Este año 2015 se cumple el cuarto centenario de la segunda parte del Quijote, publicado en Madrid en 1615. En ella Cervantes pide «que se les olviden las pasadas caballerías del Ingenioso Hidalgo, y pongan los ojos en las que están por venir, que desde ahora en el camino del Toboso comienzan, como las otras comenzaron en los campos de Montiel». Así, el autor traslada su territorio hacia el norte de la Mancha, para ir encaminando poco a poco a sus héroes hacia Aragón y finalmente a Barcelona. Pero entre ambas partes ha ocurrido un hecho fundamental: bajo el seudónimo de Alonso Fernández de Avellaneda, alguien se ha adelantado a Cervantes y, animado por el éxito de la primera parte del libro, ha publicado una segunda en 1614. Ello espolea a nuestro autor, que terminará la suya, en la que ya trabajaba, de un modo tan novedoso y genial que introduce ese «falso» Quijote en la propia narración y altera las aventuras previstas para así desenmascarar al tal Avellaneda: «Por el mismo caso –respondió don Quijote– no pondré los pies en Zaragoza, y así sacaré a la plaza del mundo la mentira dese historiador moderno, y echarán de ver las gentes como yo no soy el don Quijote que él dice». A orillas del Ebro, aguas arriba de Zaragoza, transcurre algo más de la tercera parte del libro. Y luego, sin entrar en Zaragoza, caballero y escudero llegan a Barcelona, ciudad de la que Cervantes se deshará en elogios y que, según Martí de Riquer, necesariamente hubo de conocer. Allí, frente al mar, don Quijote caerá derrotado, recobrará la cordura y regresará con Sancho a su aldea, para dictar testamento y morir en paz.

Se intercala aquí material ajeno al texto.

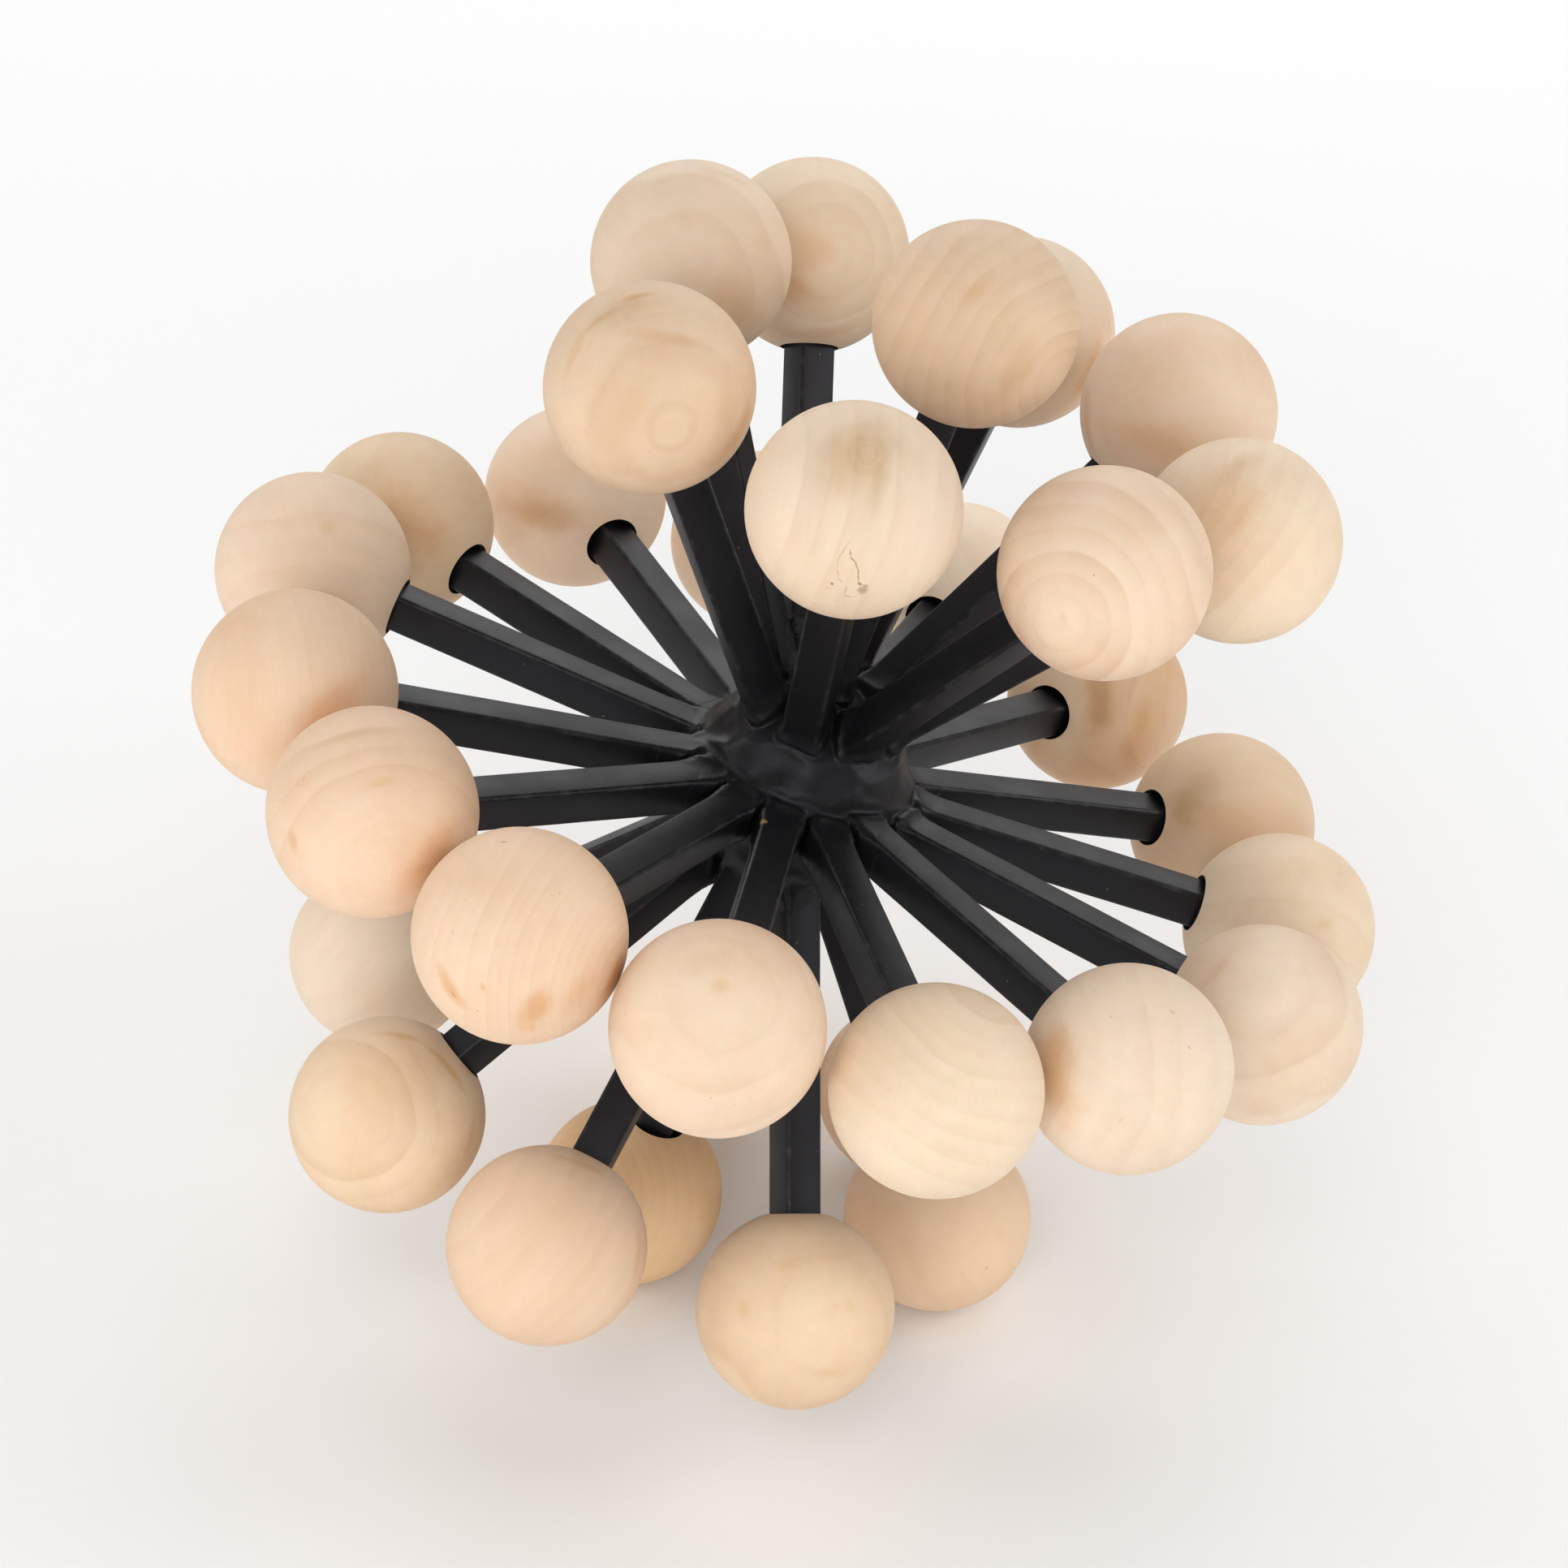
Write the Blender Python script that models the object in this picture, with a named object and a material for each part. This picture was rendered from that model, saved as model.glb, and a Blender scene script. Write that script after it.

Al hilo de Territorios del Quijote, libro y exposición que realicé en 2005 con motivo del cuarto centenario de la aparición de la primera parte de la novela, estoy ahora trabajando de nuevo sobre ella y, lo que es más importante, sobre la vida de Cervantes, cuya muerte se conmemora en 2016. El tema me viene como anillo al dedo, pues a mi interés por la literatura como motor de la fotografía se une mi fascinación por las tierras de interior, esas grandes mesetas de las que la Mancha es un buen ejemplo (tanto es así que desde hace seis años buena parte de mi vida transcurre en un pueblo de la Alta Mancha toledana… «un lugar de la Mancha» más).
Con el apoyo de AC/E (Acción Cultural Española), del Instituto Cervantes y de Ediciones Anómalas, he decidido seguir los pasos de nuestro escritor por el mundo, lo que no es tarea fácil ni breve, pues sorprende lo que viajó, por voluntad o forzado, este hombre del siglo XVI: España de cabo a rabo y repetidamente, Italia, Grecia, Argelia y Túnez, Lisboa… Sé que las huellas tanto del autor como de sus personajes se confunden y son esquivas, como tan generosamente me ha recordado el profesor Francisco Rico en su libro Tiempos del «Quijote» (El Acantilado, 2012): «Navia sabe que don Quijote no contempló nunca los espacios que él retrata, que todos los mapas son arbitrarios y todas las leyendas falsas. Pero sabe también que don Quijote existe en el espíritu. […] Las fotografías de Navia no son ilustraciones de la novela, sino miradas acerca de un don Quijote a quien se echa de menos. Con la subjetividad radical de la mejor fotografía, cada encuadre, cada juego de luces, cada matiz de color, dice una interpretación personal del paisaje, presidido por un don Quijote que no se ve y que sin embargo se hace sentir». En intentar hacer sentir de algún modo la presencia de su creador gasto ahora mis días.